Agus mengungkapkan, polemik isu KPK telah menonaktifkan pegawai KPK yang tidak lolos tes wawasan kebangsaan (TWK), harus dipastikan dan dikroscek lebih lanjut kebenaran subtansinya.
“Tapi konsekuensi dari TWK merupakan proses alih status pegawai KPK menjadi Aparatur Sipil Negara (ASN) sudah benar,” katanya.
“Penyerahan tugas ini dilakukan untuk memastikan efektivitas pelaksanaan tugas di KPK, agar tidak terkendala dan menghindari adanya permasalahan hukum berkenaan dengan penanganan kasus yang tengah berjalan,” imbuhnya.
Apalagi, lanjut Agus, secara peraturan perundang-undangan yang berlaku sudah sesuai.
Pertama, Undang-Undang Nomor 19 Tahun 2019 adalah revisi UU KPK. Pasal 1 ayat 6 UU 19 Tahun 2019 menyebutkan sebagai berikut:
“Pegawai Komisi Pemberantasan Korupsi adalah aparatur sipil negara sesuai dengan ketentuan peraturan perundang-undangan aparatur sipil negara.”
Kedua, Peraturan Pemerintah (PP) Nomor 41 Tahun 2020 tentang Pengalihan Pegawai Komisi Pemberantasan Korupsi (KPK) menjadi Pegawai Aparatur Sipil Negara (ASN).
“Pengalihan pegawai KPK menjadi ASN ini dilakukan melalui beberapa tahapan sebagaimana dimaksud Pasal 4 ayat (1) yang meliputi melakukan penyesuaian jabatan-jabatan pada Komisi Pemberantasan Korupsi saat ini menjadi jabatan-jabatan ASN sesuai dengan ketentuan peraturan perundang-undangan, melakukan identifikasi jenis dan jumlah pegawai Komisi Pemberantasan Korupsi, memetakan kesesuaian kualifikasi dan kompetensi serta pengalaman Pegawai Komisi Pemberantasan Korupsi dengan jabatan ASN yang akan diduduki, melaksanakan pengalihan Pegawai Komisi Pemberantasan Korupsi sebagaimana dimaksud dalam Pasal 2 menjadi PNS atau PPPK sesuai dengan ketentuan peraturan perundang-undangan; dan melakukan penetapan kelas jabatan sesuai dengan ketentuan peraturan perundang-undangan”.

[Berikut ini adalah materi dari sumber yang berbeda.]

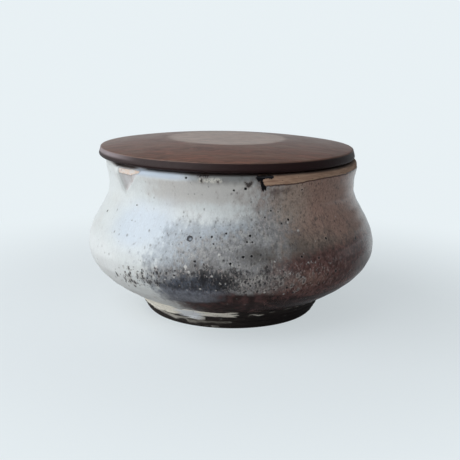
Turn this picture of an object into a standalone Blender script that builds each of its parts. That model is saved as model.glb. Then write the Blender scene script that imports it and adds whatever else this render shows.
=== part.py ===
"""Lidded stoneware pot with a pouring lip, and its turned walnut lid.

Metres, +Z up. The origin is the centre of the foot ring where it stands on the table, and the lip points along
-X. The pot is made as a potter makes it: the wall is turned as one profile, and the lip is then pulled out of
the soft rim. The lid is a turned disc whose spigot drops into the mouth.
"""

from math import atan2, cos, hypot, pi, radians, sin

import bpy
from mathutils import Vector
from mathutils.geometry import interpolate_bezier

# Pot: the outside, from the table up
foot_ring_radius = 0.0366
foot_ring_width = 0.0050
foot_ring_edge = 0.0006
foot_recess = 0.0030
ledge_radius = 0.0398
ledge_height = 0.0059
groove_depth = 0.0005
glaze_edge_radius = 0.0430
glaze_edge_height = 0.0090
belly_radius = 0.0613
belly_height = 0.0293
waist_radius = 0.0522
waist_below_rim = 0.0121
rim_radius = 0.0534
pot_height = 0.0660

# Pot: the clay between outside and inside
wall = 0.0042
base_wall = 0.0060
floor_thickness = 0.0060

# Pouring lip, pulled outwards from the rim
lip_reach = 0.0024
lip_half_width = 0.0114
lip_drop = 0.0118
lip_azimuth = pi

# Lid
lid_overhang = 0.0010
lid_edge = 0.0037
lid_edge_round = 0.0007
lid_rise = 0.0035
lid_swell = 0.00035
lid_flat_radius = 0.0243
spigot_depth = 0.0055
spigot_clearance = 0.0028
spigot_edge_round = 0.0008
seat_gap = 0.0003
lid_drift_share = 0.77
lid_drift_azimuth = radians(145)

# Slope of the underside where the glaze ends, and how far each arc of the outline leans on its two ends,
# as shares of the arc's height
glaze_edge_slope = radians(33)
neck_shares = (0.32, 0.68)
shoulder_shares = (0.28, 0.42)
underside_shares = (0.56, 0.18)
floor_shares = (0.40, 0.22)

# Faces: steps around, and points along each stretch of a profile
AROUND = 84
FLOOR_POINTS = 4
UNDERSIDE_POINTS = 7
SHOULDER_POINTS = 7
NECK_POINTS = 3
RIM_POINTS = 6
SLOPE_POINTS = 4
EDGE_POINTS = 3
GROOVES = 2
SHARP_EDGE = radians(40)
MERGE = 0.00001


def clear_scene():
    """Removes whatever objects the scene opened with."""
    for obj in list(bpy.data.objects):
        bpy.data.objects.remove(obj, do_unlink=True)


def make_material(name, colour, roughness, metallic=0.0):
    """A plain Principled material."""
    material = bpy.data.materials.new(name)
    material.use_nodes = True
    shader = material.node_tree.nodes["Principled BSDF"]
    shader.inputs["Base Color"].default_value = (*colour, 1.0)
    shader.inputs["Roughness"].default_value = roughness
    shader.inputs["Metallic"].default_value = metallic
    return material


def bezier(start, leave, arrive, end, count):
    """The points after start on one Bezier arc of count steps, as (radius, height)."""
    knots = [Vector((*point, 0.0)) for point in (start, leave, arrive, end)]
    return [(p.x, p.y) for p in interpolate_bezier(*knots, count + 1)[1:]]


def quarter(centre, size, first, last, count):
    """Points on a round edge from angle first to angle last, both included."""
    turn = [first + (last - first) * i / count for i in range(count + 1)]
    return [(centre[0] + size * cos(a), centre[1] + size * sin(a)) for a in turn]


def outer_wall():
    """The thrown outside, from the rim's outer side down to where the glaze ends."""
    rim = (rim_radius, pot_height - wall / 2)
    waist = (waist_radius, pot_height - waist_below_rim)
    belly = (belly_radius, belly_height)
    edge = (glaze_edge_radius, glaze_edge_height)

    neck = rim[1] - waist[1]
    shoulder = waist[1] - belly[1]
    underside = belly[1] - edge[1]
    rise = underside * underside_shares[1]

    points = [rim]
    points += bezier(
        rim,
        (rim[0], rim[1] - neck * neck_shares[0]),
        (waist[0], waist[1] + neck * neck_shares[1]),
        waist,
        NECK_POINTS,
    )
    points += bezier(
        waist,
        (waist[0], waist[1] - shoulder * shoulder_shares[0]),
        (belly[0], belly[1] + shoulder * shoulder_shares[1]),
        belly,
        SHOULDER_POINTS,
    )
    points += bezier(
        belly,
        (belly[0], belly[1] - underside * underside_shares[0]),
        (edge[0] + rise * cos(glaze_edge_slope), edge[1] + rise * sin(glaze_edge_slope)),
        edge,
        UNDERSIDE_POINTS,
    )
    return points


def inner_wall(outside):
    """The outside moved inwards by the clay's thickness, which grows below the belly."""
    inside = []
    for i, (radius, height) in enumerate(outside):
        above = outside[max(i - 1, 0)]
        below = outside[min(i + 1, len(outside) - 1)]
        run = Vector((below[0] - above[0], below[1] - above[1]))
        if i == 0:
            run = Vector((0.0, -1.0))
        run.normalize()
        low = max(0.0, (belly_height - height) / (belly_height - glaze_edge_height))
        clay = wall + (base_wall - wall) * low**2
        inside.append((radius + run.y * clay, height - run.x * clay))
    return inside


def foot():
    """The trimmed, unglazed foot: ledge, tooled grooves, ring and recess, ending on the axis."""
    ledge = Vector((ledge_radius, ledge_height))
    bottom = Vector((foot_ring_radius, foot_ring_edge))
    side = (bottom - ledge).normalized()
    inwards = Vector((side.y, -side.x))

    points = [tuple(ledge)]
    for i in range(GROOVES):
        groove = ledge.lerp(bottom, (i + 0.5) / (GROOVES + 0.5)) + inwards * groove_depth
        bead = ledge.lerp(bottom, (i + 1.0) / (GROOVES + 0.5))
        points += [tuple(groove), tuple(bead)]
    inner = foot_ring_radius - foot_ring_width
    points += [
        tuple(bottom),
        (foot_ring_radius - foot_ring_edge, 0.0),
        (inner + foot_ring_edge, 0.0),
        (inner, foot_ring_edge),
        (inner - foot_ring_edge, foot_recess),
        (0.0, foot_recess),
    ]
    return points


def pot_profile():
    """The whole section of the pot, from the middle of the floor over the rim to the middle of the foot."""
    outside = outer_wall()
    inside = inner_wall(outside)[::-1]
    base = inside[0]
    floor = foot_recess + floor_thickness
    reach = base[0] * floor_shares[1]
    points = [(0.0, floor)]
    points += bezier(
        (0.0, floor),
        (base[0] * floor_shares[0], floor),
        (base[0] - reach * cos(glaze_edge_slope), base[1] - reach * sin(glaze_edge_slope)),
        base,
        FLOOR_POINTS,
    )
    points += inside[1:]
    roll = wall / 2
    points += quarter((rim_radius - roll, pot_height - roll), roll, pi, 0.0, RIM_POINTS)[1:-1]
    points += outside
    points += foot()
    return points


def lid_slope(end):
    """The points from the flat's edge out to end, on an arc that swells above the straight line between them."""
    start = (lid_flat_radius, lid_edge + lid_rise)
    third = ((end[0] - start[0]) / 3, (end[1] - start[1]) / 3)
    proud = lid_swell * 4 / 3
    leave = (start[0] + third[0], start[1] + third[1] + proud)
    arrive = (end[0] - third[0], end[1] - third[1] + proud)
    return bezier(start, leave, arrive, end, SLOPE_POINTS)


def lid_profile():
    """The section of the lid from the middle of its top to the middle of its spigot, from its underside up."""
    top = lid_edge + lid_rise
    mouth = min(rim_radius, waist_radius) - wall
    spigot_radius = mouth - spigot_clearance
    rim = rim_radius + lid_overhang - lid_edge_round
    plug = spigot_radius - spigot_edge_round
    points = [(0.0, top), (lid_flat_radius, top)]
    points += lid_slope((rim, lid_edge))[:-1]
    points += quarter((rim, lid_edge - lid_edge_round), lid_edge_round, pi / 2, 0.0, EDGE_POINTS)
    points += quarter((rim, lid_edge_round), lid_edge_round, 0.0, -pi / 2, EDGE_POINTS)
    points += [(spigot_radius, 0.0)]
    points += quarter(
        (plug, spigot_edge_round - spigot_depth), spigot_edge_round, 0.0, -pi / 2, EDGE_POINTS
    )
    points += [(0.0, -spigot_depth)]
    return points


def turned(name, profile, material, collection):
    """A piece turned about its own Z axis from a profile that runs down its outer side."""
    mesh = bpy.data.meshes.new(name)
    corners = [(radius, 0.0, height) for radius, height in profile]
    mesh.from_pydata(corners, [(i, i + 1) for i in range(len(corners) - 1)], [])
    piece = bpy.data.objects.new(name, mesh)
    collection.objects.link(piece)

    turn = piece.modifiers.new("Turn", "SCREW")
    turn.axis = "Z"
    turn.steps = AROUND
    turn.render_steps = AROUND
    turn.use_merge_vertices = True
    turn.merge_threshold = MERGE

    bpy.context.view_layer.update()
    evaluated = piece.evaluated_get(bpy.context.evaluated_depsgraph_get())
    piece.data = bpy.data.meshes.new_from_object(evaluated)
    piece.modifiers.clear()
    bpy.data.meshes.remove(mesh)
    piece.data.name = name
    piece.data.materials.append(material)
    return piece


def lip_pull(azimuth, height):
    """How far the lip moves the clay outwards there: a sharp crest that fades to a point down the neck."""
    up = (height - (pot_height - lip_drop)) / lip_drop
    if up <= 0.0:
        return 0.0
    aside = abs(atan2(sin(azimuth - lip_azimuth), cos(azimuth - lip_azimuth)))
    across = aside * rim_radius / (lip_half_width * min(up, 1.0))
    if across >= 1.0:
        return 0.0
    crest = lip_reach * (1.0 - max(0.0, 1.0 - up) ** 3)
    return crest * (1.0 - across) ** 1.5


def pull_lip(pot):
    """Pulls the rim out into a pouring lip, inside and outside alike, so that the wall keeps its thickness."""
    for vertex in pot.data.vertices:
        x, y, z = vertex.co
        radius = hypot(x, y)
        if radius > 0.0:
            pulled = 1.0 + lip_pull(atan2(y, x), z) / radius
            vertex.co = (x * pulled, y * pulled, z)


def shade(piece):
    """Smooth shading, with the tooled edges left sharp."""
    piece.data.shade_smooth()
    piece.data.set_sharp_from_angle(angle=SHARP_EDGE)


def build_pot(collection):
    glaze = make_material("ash_glazed_stoneware", (0.47, 0.46, 0.44), 0.38)
    pot = turned("pot_body", pot_profile(), glaze, collection)
    pull_lip(pot)
    shade(pot)


def build_lid(collection):
    walnut = make_material("dark_walnut", (0.10, 0.055, 0.040), 0.50)
    lid = turned("wooden_lid", lid_profile(), walnut, collection)
    drift = spigot_clearance * lid_drift_share
    lid.location = (
        drift * cos(lid_drift_azimuth),
        drift * sin(lid_drift_azimuth),
        pot_height + seat_gap,
    )
    shade(lid)


clear_scene()
lidded_pot = bpy.data.collections.new("lidded_pot")
bpy.context.scene.collection.children.link(lidded_pot)
build_pot(lidded_pot)
build_lid(lidded_pot)
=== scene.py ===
"""A small stoneware pot with a pulled pouring lip and a turned walnut lid.

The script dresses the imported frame. It goes through the object as it is put together: the view and the light,
the thrown pot, the glaze and the bare clay on it, and the lid. Lengths are in metres, angles in radians.
"""

from math import cos, pi, radians, sin

import bpy
import numpy as np
from mathutils import Matrix, Vector, noise


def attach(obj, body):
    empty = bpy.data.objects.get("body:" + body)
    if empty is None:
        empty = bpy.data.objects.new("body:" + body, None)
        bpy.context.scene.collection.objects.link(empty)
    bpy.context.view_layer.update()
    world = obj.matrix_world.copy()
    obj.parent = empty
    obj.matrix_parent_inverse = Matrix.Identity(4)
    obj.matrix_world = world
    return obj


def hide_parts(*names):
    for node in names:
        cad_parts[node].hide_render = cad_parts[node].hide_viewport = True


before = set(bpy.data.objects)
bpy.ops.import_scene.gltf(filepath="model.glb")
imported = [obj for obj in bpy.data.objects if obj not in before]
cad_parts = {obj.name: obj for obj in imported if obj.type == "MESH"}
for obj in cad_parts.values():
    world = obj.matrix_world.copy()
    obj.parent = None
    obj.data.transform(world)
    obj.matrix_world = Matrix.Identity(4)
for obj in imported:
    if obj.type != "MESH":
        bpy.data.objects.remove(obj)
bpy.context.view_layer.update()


# The view
# The pot is seen from close by and from a little above its rim, with the pouring lip to the left.
# The picture is square, and a place in it is given across and down from its upper left corner.
picture_side = 460.0
sensor_width = 36.0
focal_length = 67.9
view_distance = 0.380
view_turn = radians(-35.0)
view_drop = radians(12.57)
view_roll = radians(-0.72)
view_aim = Vector((-0.00038, 0.00026, 0.0330))

level_right = Vector((cos(view_turn), sin(view_turn), 0.0))
level_back = Vector((sin(view_turn), -cos(view_turn), 0.0))
towards_view = level_back * cos(view_drop) + Vector((0.0, 0.0, sin(view_drop)))
level_up = towards_view.cross(level_right)
picture_right = level_right * cos(view_roll) - level_up * sin(view_roll)
picture_up = level_right * sin(view_roll) + level_up * cos(view_roll)
view_place = view_aim + towards_view * view_distance

camera_data = bpy.data.cameras.new("view")
camera_data.sensor_width = sensor_width
camera_data.lens = focal_length
camera = bpy.data.objects.new("view", camera_data)
bpy.context.scene.collection.objects.link(camera)
view_axes = Matrix((picture_right, picture_up, towards_view)).transposed()
camera.matrix_world = Matrix.Translation(view_place) @ view_axes.to_4x4()
bpy.context.scene.camera = camera
bpy.context.scene.view_settings.view_transform = "Standard"


def sight(place):
    """The direction in which the view sees a place in the picture."""
    across = place[0] - picture_side / 2
    down = place[1] - picture_side / 2
    reach = focal_length / sensor_width * picture_side
    return (picture_right * across - picture_up * down - towards_view * reach).normalized()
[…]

Ketiga, Peraturan Komisi (Perkom) Nomor 1 Tahun 2021 tentang Tata Cara Pengalihan Status Pegawai Menjadi Aparatur Sipil Negara (ASN).
Dalam Perkom itu, diatur tentang pegawai KPK yang beralih jadi ASN tidak boleh terikat kegiatan organisasi terlarang.Dalam Perkom tersebut terdapat sejumlah kategori untuk pegawai KPK seperti tercantum dalam Pasal 1 Perkom Nomor 1 Tahun 2021.

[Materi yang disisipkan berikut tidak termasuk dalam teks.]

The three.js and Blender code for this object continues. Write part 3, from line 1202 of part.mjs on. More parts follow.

“Secara singkat untuk menjadi pegawai KPK harus memenuhi syarat yang telah ditentukan dan diangkat oleh Pimpinan KPK melalui pengadaan pegawai untuk menjadi pegawai KPK. Nah TWK merupakan salah satu syaratnya,” ujar Agus.
Lalu bagaimana dengan 75 pegawai KPK yang tidak lolos seleksi?

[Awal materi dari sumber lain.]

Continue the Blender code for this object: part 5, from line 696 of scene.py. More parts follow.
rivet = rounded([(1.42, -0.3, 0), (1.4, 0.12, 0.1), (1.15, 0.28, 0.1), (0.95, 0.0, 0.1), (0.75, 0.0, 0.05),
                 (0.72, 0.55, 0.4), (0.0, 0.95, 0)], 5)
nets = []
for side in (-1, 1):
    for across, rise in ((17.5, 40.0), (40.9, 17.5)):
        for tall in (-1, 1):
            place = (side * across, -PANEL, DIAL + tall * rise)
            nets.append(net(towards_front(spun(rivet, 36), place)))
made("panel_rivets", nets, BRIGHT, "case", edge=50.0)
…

“Pegawai KPK yang tak jadi PNS dapat beralih menjadi PPPK (Pegawai Pemerintah dengan Perjanjian Kerja) dengan jabatan yang disesuaikan pada ketentuan peraturan perundang-undangan,” katanya.
“Dengan kata lain, mereka akan diangkat berdasarkan perjanjian kerja untuk jangka waktu tertentu dalam rangka melaksanakan tugas pemerintahan,” imbuhnya.
Selanjutnya, ada aturan mengenai formasi jabatan dan masa kerja para pegawai KPK yang disesuaikan dengan aturan tentang jenjang jabatan sebagai ASN.
Menurut Agus, Biro SDM KPK akan memetakan kualifikasi Pegawai KPK dengan jabatan ASN yang pada prosesnya disampaikan ke Menteri Pendayagunaan Aparatur Negara dan Reformasi Birokrasi (MenPAN-RB).
“Maka pihak-pihak yang menganggap adanya kesalahan putusan tersebut, maka dapat mengajukan gugatan kepada pengadilan tata usaha negara (PTUN) atas adanya keputusan pejabat TUN tersebut, namun demikian syaratnya bahwa obyek putusan TUN yang dipermasalahkan tersebut sifatnya harus konkrit, individual dan final,” ucapnya.
Kemudian terkait dengan adanya keberatan terhadap hasil assesment yang dilakukan oleh BKN RI, maka hal itu bukanlah menjadi kewenangan KPK.
Karena KPK tidak melaksanakan proses assesment di mana KPK hanya sebagai user dari hasil assessment, dan oleh karenanya tidak memiliki wewenang untuk melakukan kajian ulang hasil assessment BKN-RI.